Best alternatives for self-hosted GitHub Actions runners
The best alternatives for self-hosted GitHub Actions runners will heavily depend on your primary requirement:
-
Fastest machines: Buildjet, Namespace, Cirrus (x64, arm64, macOS), and Blacksmith are good choices. Be aware that they are hosted at Hetzner, with variable performance for the network speeds. Buildjet also doesn’t guarantee you to end up on one of their fastest runners.
-
Cheapest pricing: RunsOn, Ubicloud, or Cirrus (if ok with limited concurrency) are the best options. Be aware that Ubicloud has a slightly lower CPU speed and somewhat variable queue times for x64 (but improving).
-
Low queue times: GitHub has the best queue time for standard runners, and all third-parties are ~ok on that front.
-
Self-hosted deployment: RunsOn is the only solution that is entirely hosted in your AWS infrastructure, with no third-party centralized service. Warpbuild has an option to spawn runners from your AWS account, but you are still reliant on their managed service to orchestrate and register runners (queue times are also higher when using that option). You can also use the action-runner-controller (ARC) project to self-host in Kubernetes, although it is more complex to setup, maintain, and operate.
-
All rounder: If using AWS, RunsOn is a good option, due to top-of-the-line CPU speeds (especially ARM64), cheapest pricing, stable queue times across x64 and arm64, GPU & Windows support, and the fact that it is entirely self-hosted in your own AWS infrastructure. If you need MacOS machines, Cirrus or Warpbuild are good choices. If you cannot use AWS and want the cheapest prices, try Ubicloud.
When should I use GitHub’s official Action runners?

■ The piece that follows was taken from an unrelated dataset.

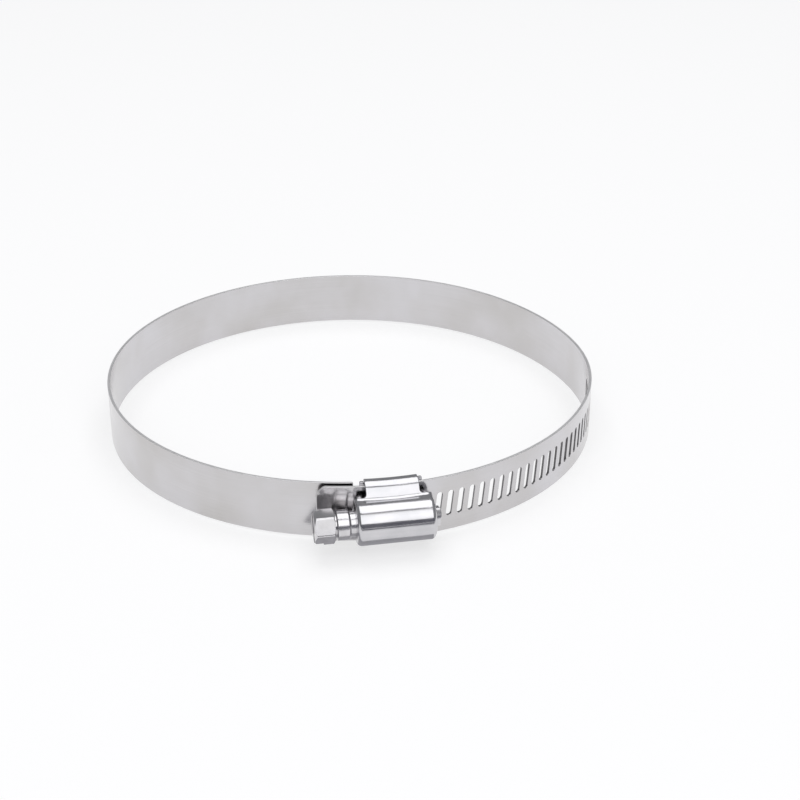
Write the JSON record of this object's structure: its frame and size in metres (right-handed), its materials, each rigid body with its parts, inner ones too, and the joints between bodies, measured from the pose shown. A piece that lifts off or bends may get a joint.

GitHub’s official Action runners are best used for short-lived jobs or those that do not require fast CPUs. They boot quickly, making them ideal for smaller, less intensive tasks. However, for larger or more CPU-intensive jobs, consider alternative runners due to the slower performance and higher costs of GitHub’s larger runners. Be aware that GitHub bills by the minute, even if your job only runs for a few seconds.